Few can explain it, even 25 years after the fact.

“He beat the crap out of Bowe twice and somehow still lost to him twice,” said Wayne McCullough. “He looked fantastic. He could have been a world champion but ended up throwing all his combinations towards Bowe’s balls.

“He was very fluid for a European fighter, and he threw lovely combinations, but he had this switch in his head. He had this switch in his head that said, ‘I’m winning this fight easily and now I need to make it hard on myself. Now I’m going to punch you in the balls and ruin everything I have done.’”

“Golota was a very good heavyweight who was tough and could fight,” said Larry Merchant. “But Golota couldn’t deal with the fact that he was in with a superior guy and resorted to Plan C, I guess, which was to throw everything he could at Bowe and aim at every part of his body from his ankle to his ears. When he fell short, he looked to use dirty tactics.

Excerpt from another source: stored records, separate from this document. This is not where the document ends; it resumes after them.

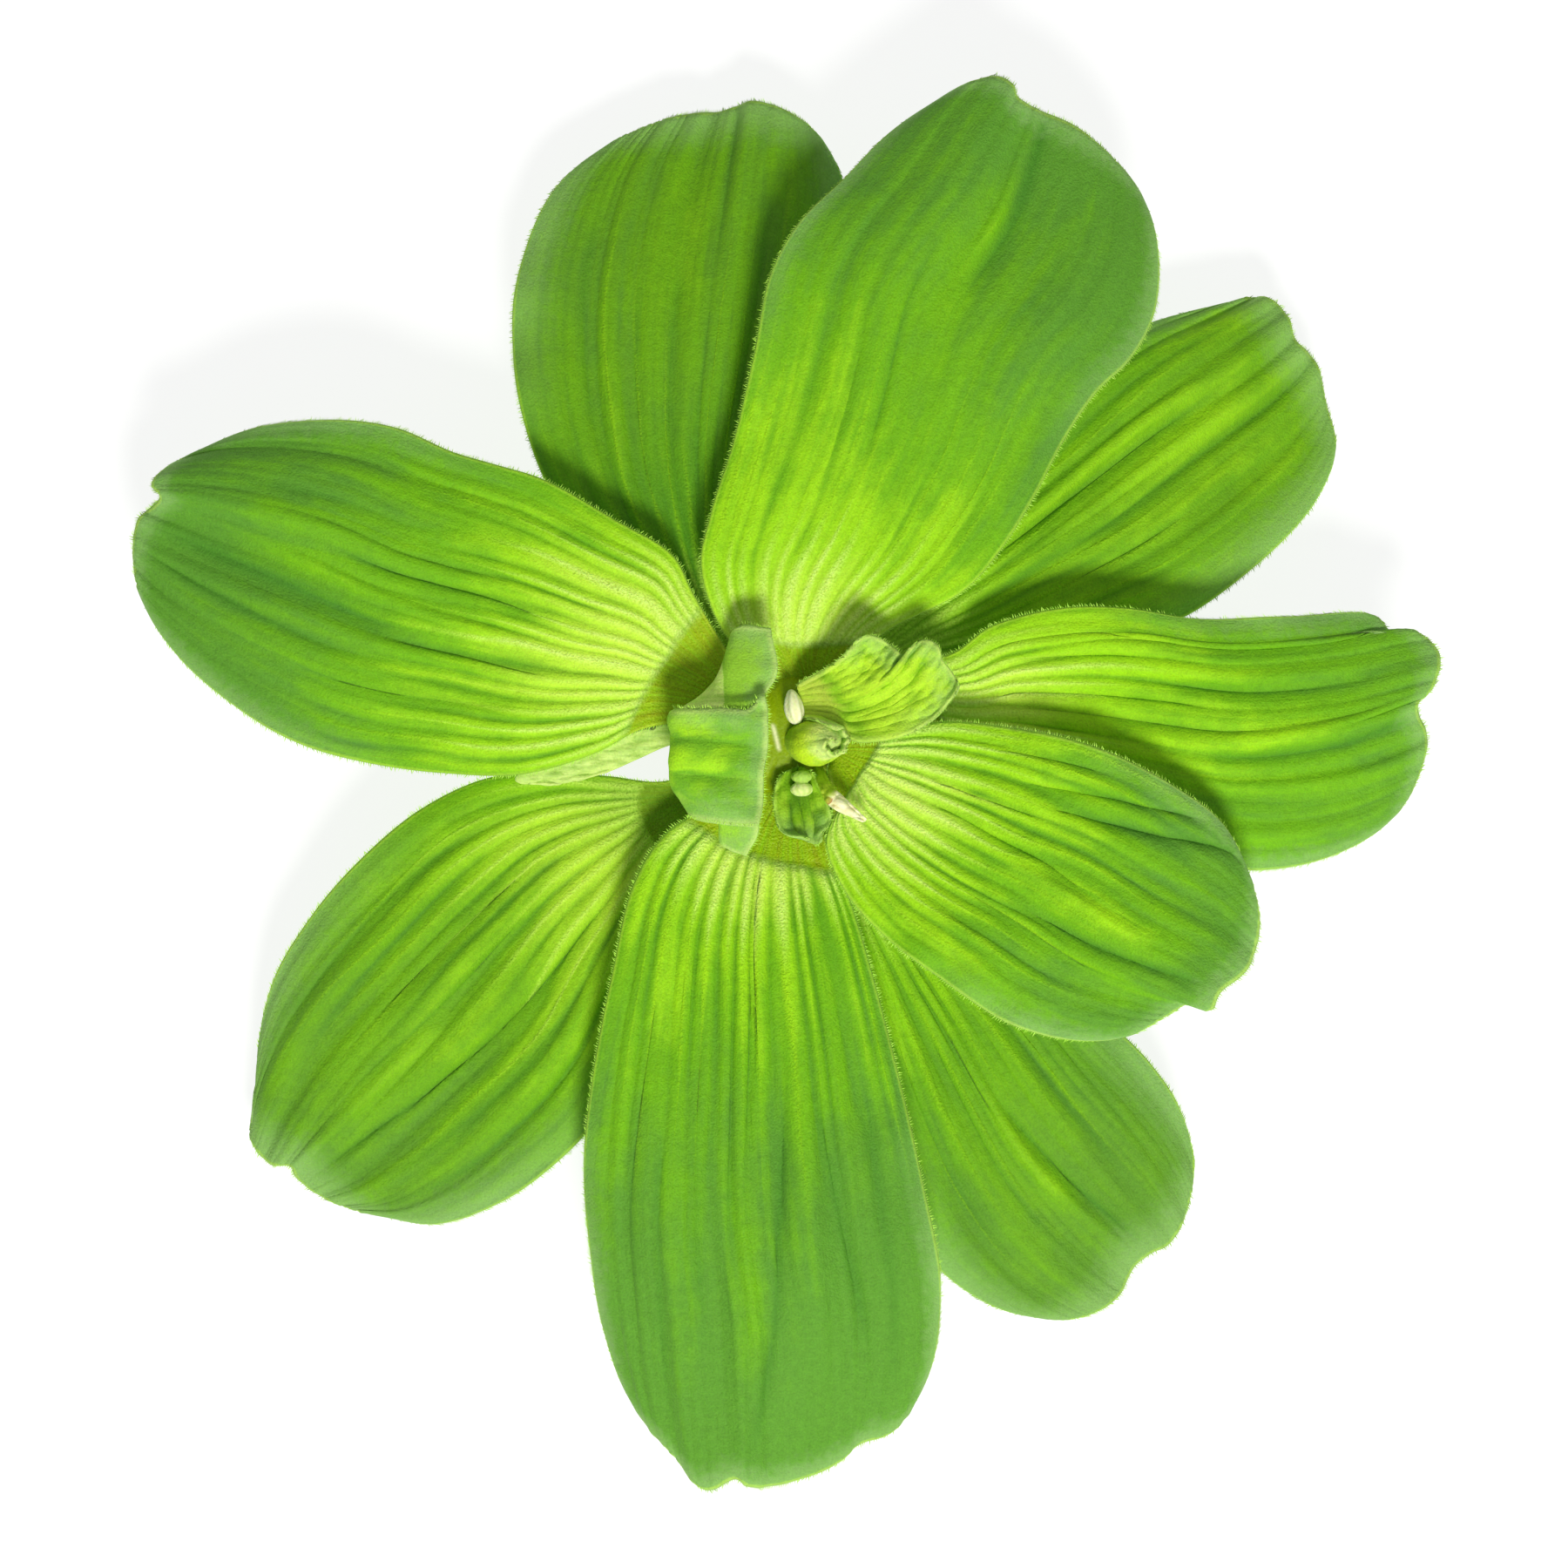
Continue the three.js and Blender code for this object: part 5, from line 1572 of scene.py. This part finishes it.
# %% Crown
CROWN_RADIUS = 10
CROWN_HEIGHT = 18
CROWN_RIBS = 30
CROWN_PROFILE = [
    (0.62, 0), (0.9, 0.14), (1, 0.35), (1, 0.62), (0.92, 0.8), (0.8, 0.9), (0.58, 0.97), (0.3, 1), (0.04, 1),
]
RIB_DEPTH = 0.35
SHOULDER_DEPTH = 0.25


def crown():
    u = np.linspace(0, 1, 90)
    angle = np.linspace(0, math.tau, 180, endpoint=False)[None, :]
    radius, height = (along(CROWN_PROFILE, u) * (CROWN_RADIUS, CROWN_HEIGHT)).T
    wander = 0.6 * np.sin(3 * angle + 4 * u[:, None])
    ribs = 0.5 + 0.5 * np.cos(CROWN_RIBS * angle + wander)
    relief = 0.7 * ribs + 0.3 * drift(2 * np.cos(angle) + u[:, None], 2 * np.sin(angle), 81)
    fade = smoothstep(0, 0.15, u)[:, None]
    shoulder = smoothstep(0.6, 0.8, u)[:, None]
    reach = radius[:, None] - RIB_DEPTH * fade * (1 - relief) * (1 - shoulder)
    sunken = SHOULDER_DEPTH * shoulder * (1 - relief) * smoothstep(3, 7, radius)[:, None]
    z = height[:, None] + ROSETTE_HEIGHT - sunken
    rings = np.dstack([reach * np.cos(angle), reach * np.sin(angle), z])
    ends = [(0, 0, ROSETTE_HEIGHT), (0, 0, ROSETTE_HEIGHT + CROWN_HEIGHT)]
    x, y = rings[..., 0], rings[..., 1]
    scar = np.exp(-(((x + 1.45 + 0.25 * y) / 0.3) ** 2)) * smoothstep(-2.6, -1.8, y) * smoothstep(2.0, 1.2, y)
    masks = {
        "relief": 0.35 + 0.3 * relief * (1 - shoulder),
        "spotted": 0.05 + 0.4 * smoothstep(0.5, 0, u)[:, None],
        "living": scar * shoulder,
    }
    return make_closed("crown_stem", rings, ends, masks, crown_skin)


crown_skin = dry_material(
    "crown", (520.0, 110.0, 200.0), 0.2, Ground=srgb(150, 176, 0), Second=srgb(110, 142, 4),
    Spots=srgb(84, 92, 14), Fresh=srgb(244, 246, 190),
)
finish_piece(crown(), "crown")

# %% [markdown]
# Rootlets on the roots and hairs on the margins are too many to place one by one, so Geometry Nodes set
# them along lines. Both trees take bare lines and their sizes, and share the steps below. What grows is
# kept as a plain mesh, because the export leaves instances out.


# %% Growing along lines
def growing_group(name, sizes):
    """A Geometry Nodes tree that takes lines, and its sizes in metres."""
    inputs = typed("Geometry", {"Geometry": None}) | typed("Float", sizes)
    return new_group(name, inputs, {"Geometry": "Geometry"}, "GeometryNodeTree")


def random_value(tree, low, high, seed, kind="FLOAT"):
    node = add_node(tree, "FunctionNodeRandomValue", data_type=kind)
    ends = [socket for socket in node.inputs if socket.enabled and socket.name in ("Min", "Max")]
    ends[0].default_value, ends[1].default_value = low, high
    node.inputs["Seed"].default_value = seed
    return next(socket for socket in node.outputs if socket.enabled)


def tapering_tube(tree, curve, radius, taper, sides):
    """A closed tube along a curve that loses a share of its radius towards the curve's end."""
    share = add_node(tree, "GeometryNodeSplineParameter").outputs["Factor"]
    scale = calc(tree, "MULTIPLY", calc(tree, "MULTIPLY_ADD", share, -taper, 1.0), radius)
    circle_sockets = {"Resolution": sides, "Radius": 1.0}
    circle = add_node(tree, "GeometryNodeCurvePrimitiveCircle", circle_sockets).outputs[0]
    sockets = {"Curve": curve, "Profile Curve": circle, "Scale": scale, "Fill Caps": True}
    return add_node(tree, "GeometryNodeCurveToMesh", sockets).outputs[0]


def spots_along(tree, curve, spacing):
    """A node that gives evenly spaced points on a curve, and the way the curve runs there."""
    return add_node(tree, "GeometryNodeCurveToPoints", {"Curve": curve, "Length": spacing}, mode="LENGTH")


def copies_on(tree, points, shape, rotation, size):
    """Real copies of a shape, one on each point."""
    sockets = {"Points": points, "Instance": shape, "Rotation": rotation, "Scale": size}
    placed = add_node(tree, "GeometryNodeInstanceOnPoints", sockets).outputs[0]
    return add_node(tree, "GeometryNodeRealizeInstances", {0: placed}).outputs[0]


def covered_in(tree, geometry, material):
    sockets = {"Geometry": geometry, "Material": material}
    return add_node(tree, "GeometryNodeSetMaterial", sockets).outputs[0]


def line_object(name, lines):
    """An object of bare edges in mm, one chain of edges for each line of points."""
    edges, start = [], 0
    for line in lines:
        edges += [(start + i, start + i + 1) for i in range(len(line) - 1)]
        start += len(line)
    mesh = bpy.data.meshes.new(name)
    mesh.from_pydata((np.concatenate(lines) * MM).tolist(), edges, [])
    return add_object(name, mesh)


def grow(name, source, tree, sizes):
    """Runs a Geometry Nodes tree on a source object and keeps what grows as a plain mesh."""
    modifier = source.modifiers.new("grow", "NODES")
    modifier.node_group = tree
    for item in tree.interface.items_tree:
        if item.name in sizes:
            modifier[item.identifier] = sizes[item.name]
    grown = bpy.data.meshes.new_from_object(source.evaluated_get(bpy.context.evaluated_depsgraph_get()))
    source.modifiers.remove(modifier)
    bpy.data.objects.remove(source)
    return add_object(name, grown)


print("margins that hairs will grow on:", len(HAIR_LINES))

# %% [markdown]
# The roots hang out of sight under the leaves, and the plant rests on them. One ring of strands follows
# the outline of the solid root mass and the others fill it. A node tree turns these paths into tapering
# strands and sets bent rootlets on them, turned and sized at random. Nothing may sink into the table, so
# the last step lifts every point that would.

# %% Roots
ROOT_HEIGHT = 14
ROOT_TOP_RADIUS = 9
ROOT_RADIUS = 20
ROOT_CENTRE = (6, 0.5)
ROOT_PROFILE = [(0, 1), (0.18, 0.93), (0.42, 0.72), (0.7, 0.42), (0.92, 0.16), (0.98, 0.03)]
OUTER_STRANDS = 34
INNER_STRANDS = 44
STRAND_RADIUS = 0.5
ROOT_SIZES = {
    "Strand radius": STRAND_RADIUS * MM,
    "Rootlet spacing": 0.32 * MM,
    "Rootlet length": 3.2 * MM,
    "Rootlet radius": 0.09 * MM,
}
ROOTLET_BEND = {"Resolution": 3, "Start": (0, 0, 0), "Middle": (0, 0.3, 0.5), "End": (0.25, 0.2, 1)}
TABLE_GAP = 0.05 * MM  # the least height of a root above the table


def root_lines():
    rng = np.random.default_rng(7)
    u = np.linspace(0, 1, 30)
    out, height = along(ROOT_PROFILE, u).T
    lines = []
    for number in range(OUTER_STRANDS + INNER_STRANDS):
        outer = number < OUTER_STRANDS
        depth = rng.uniform(0.92, 0.97) if outer else math.sqrt(rng.uniform(0.03, 0.7))
        share = number / OUTER_STRANDS if outer else rng.uniform()
        angle = math.tau * share + 0.14 * drift(u * 1.2, u * 0, 200 + number) * u
        lobes = 0.06 * np.sin(3 * angle + 0.6) + 0.04 * np.sin(7 * angle + 2.1)
        reach = (ROOT_TOP_RADIUS + (ROOT_RADIUS - ROOT_TOP_RADIUS) * out) * (1 + lobes * out) * depth
        lift = np.maximum(height * ROOT_HEIGHT - 0.5, STRAND_RADIUS)
        x = ROOT_CENTRE[0] * out + reach * np.cos(angle)
        y = ROOT_CENTRE[1] * out + reach * np.sin(angle)
        lines.append(np.stack([x, y, lift], 1))
    return lines


def kept_above_table(tree, geometry):
    position = add_node(tree, "GeometryNodeInputPosition").outputs[0]
    parts = add_node(tree, "ShaderNodeSeparateXYZ", {0: position}).outputs
    above = calc(tree, "MAXIMUM", parts["Z"], TABLE_GAP)
    place = add_node(tree, "ShaderNodeCombineXYZ", {0: parts["X"], 1: parts["Y"], 2: above}).outputs[0]
    sockets = {"Geometry": geometry, "Position": place}
    return add_node(tree, "GeometryNodeSetPosition", sockets).outputs[0]


def root_tree(material):
    tree, given, result = growing_group("Roots", ROOT_SIZES)
    curve = add_node(tree, "GeometryNodeMeshToCurve", {"Mesh": given["Geometry"]}).outputs[0]
    strands = tapering_tube(tree, curve, given["Strand radius"], 0.55, 7)

    arc = add_node(tree, "GeometryNodeCurveQuadraticBezier", ROOTLET_BEND).outputs[0]
    width = calc(tree, "DIVIDE", given["Rootlet radius"], given["Rootlet length"])
    rootlet = tapering_tube(tree, arc, width, 0.7, 3)
    spots = spots_along(tree, curve, given["Rootlet spacing"])
    lean = random_value(tree, (0.7, 0.0, 0.0), (1.4, 0.0, math.tau), 3, "FLOAT_VECTOR")
    lean = add_node(tree, "FunctionNodeEulerToRotation", {0: lean}).outputs[0]
    sockets = {"Rotation": spots.outputs["Rotation"], "Rotate By": lean}
    turned = add_node(tree, "FunctionNodeRotateRotation", sockets, rotation_space="LOCAL").outputs[0]
    size = calc(tree, "MULTIPLY", random_value(tree, 0.35, 1.0, 4), given["Rootlet length"])
    rootlets = copies_on(tree, spots.outputs["Points"], rootlet, turned, size)

    joined = add_node(tree, "GeometryNodeJoinGeometry")
    for part in (strands, rootlets):
        tree.links.new(part, joined.inputs[0])
    resting = kept_above_table(tree, joined.outputs[0])
    smooth = add_node(tree, "GeometryNodeSetShadeSmooth", {0: resting}).outputs[0]
    tree.links.new(covered_in(tree, smooth, material), result["Geometry"])
    return tree


def root_material():
    """Pale where the roots leave the crown and brown at their ends."""
    material, tree, shader = new_material("root fibre")
    place = add_node(tree, "ShaderNodeTexCoord").outputs["Object"]
    z = add_node(tree, "ShaderNodeSeparateXYZ", {0: place}).outputs["Z"]
    blotch = fine_noise(tree, place, 300.0, 4.0)
    depth = remap(tree, z, 12 * MM, 2 * MM)
    brown_part = calc(tree, "ADD", depth, calc(tree, "MULTIPLY", blotch, 1.6), clamp=True)
    fill(tree, shader, {
        "Base Color": mix_colour(tree, brown_part, srgb(206, 204, 150), srgb(120, 96, 66)),
        "Roughness": calc(tree, "MULTIPLY_ADD", blotch, 0.5, 0.6),
        "Normal": bumped(tree, blotch, 0.1 * MM, 0.6),
    })
    return material


roots = grow("root_strands", line_object("root paths", root_lines()), root_tree(root_material()), ROOT_SIZES)
finish_piece(roots, "root_mass")

# %% [markdown]
# Fine pale hairs fringe every green margin, where the photograph shows them against what lies behind. The
# rim of each sheet is a closed line that carries its outward direction, and a second tree sets small
# cones on it, spread at random round that direction. Real hairs let light through. The cones take their
# light as if they faced straight up, which is quicker and makes them as bright as the leaf they fringe.

# %% Margin hairs
HAIR_SIZES = {"Spacing": 0.36 * MM, "Length": 0.75 * MM, "Radius": 0.13 * MM}
HAIR_LEAN = 0.5  # how far a hair may lean out of its outward direction
SHORTEST_HAIR = 0.4  # as a share of the longest
HAIR_SIDES = 3


def hair_tree(material):
    tree, given, result = growing_group("Margin hairs", HAIR_SIZES)
    curve = add_node(tree, "GeometryNodeMeshToCurve", {"Mesh": given["Geometry"]}).outputs[0]
    spots = spots_along(tree, curve, given["Spacing"])
    outward = add_node(tree, "GeometryNodeInputNamedAttribute", {"Name": "outward"}, data_type="FLOAT_VECTOR")
    lean = random_value(tree, (-HAIR_LEAN,) * 3, (HAIR_LEAN,) * 3, 5, "FLOAT_VECTOR")
    sockets = {0: outward.outputs[0], 1: lean}
    direction = add_node(tree, "ShaderNodeVectorMath", sockets, operation="ADD").outputs[0]
    turned = add_node(tree, "FunctionNodeAlignRotationToVector", {"Vector": direction}, axis="Z").outputs[0]
    cone_sockets = {
        "Vertices": HAIR_SIDES,
        "Radius Top": 0.0,
        "Radius Bottom": calc(tree, "DIVIDE", given["Radius"], given["Length"]),
        "Depth": 1.0,
    }
    cone = add_node(tree, "GeometryNodeMeshCone", cone_sockets).outputs["Mesh"]
    size = calc(tree, "MULTIPLY", random_value(tree, SHORTEST_HAIR, 1.0, 6), given["Length"])
    grown = copies_on(tree, spots.outputs["Points"], cone, turned, size)
    tree.links.new(covered_in(tree, grown, material), result["Geometry"])
    return tree


def hair_material():
    material, tree, shader = new_material("hair")
    place = add_node(tree, "ShaderNodeTexCoord").outputs["Object"]
    tone = calc(tree, "MULTIPLY_ADD", fine_noise(tree, place, 900.0), 1.6, 0.5, clamp=True)
    fill(tree, shader, {
        "Base Color": mix_colour(tree, tone, srgb(160, 226, 60), srgb(200, 246, 104)),
        "Roughness": 0.6,
        "Specular IOR Level": 0.1,
        "Normal": add_node(tree, "ShaderNodeCombineXYZ", {2: 1.0}).outputs[0],
    })
    return material


def hair_source(lines):
    """One object of lines that carries each point's hair direction."""
    source = line_object("hair lines", [points for points, _ in lines])
    directions = source.data.attributes.new("outward", "FLOAT_VECTOR", "POINT")
    outward = np.concatenate([outward for _, outward in lines])
    directions.data.foreach_set("vector", outward.astype(np.float32).ravel())
    return source


hairs = grow("margin_hairs", hair_source(HAIR_LINES), hair_tree(hair_material()), HAIR_SIZES)
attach(hairs, "root")
print("hairs:", len(hairs.data.polygons) // (HAIR_SIDES + 1))
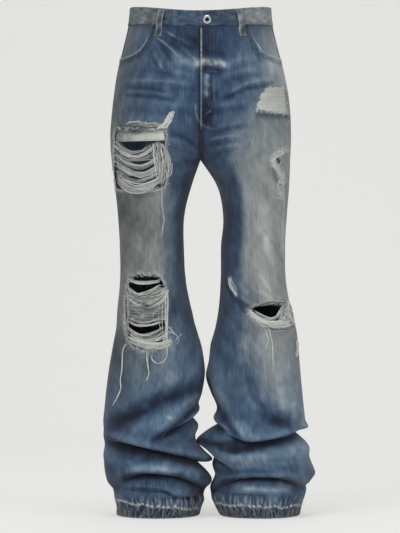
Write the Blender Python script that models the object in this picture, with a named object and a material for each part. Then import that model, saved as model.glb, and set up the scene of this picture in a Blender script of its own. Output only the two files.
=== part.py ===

But it was a shame because he had a lot of ability.”

Should there ever be any doubt that ability only gets a fighter so far, look no further than the cautionary tale provided by Andrew Golota and Riddick Bowe in 1996. For if a single incident of self-sabotage can be deemed coincidence, or simply unfortunate, producing two of them within a five-month period must be viewed only as confirmation; confirmation that Andrew Golota, for all his ability, had the moves of a heavyweight champion but, sadly, not the mind.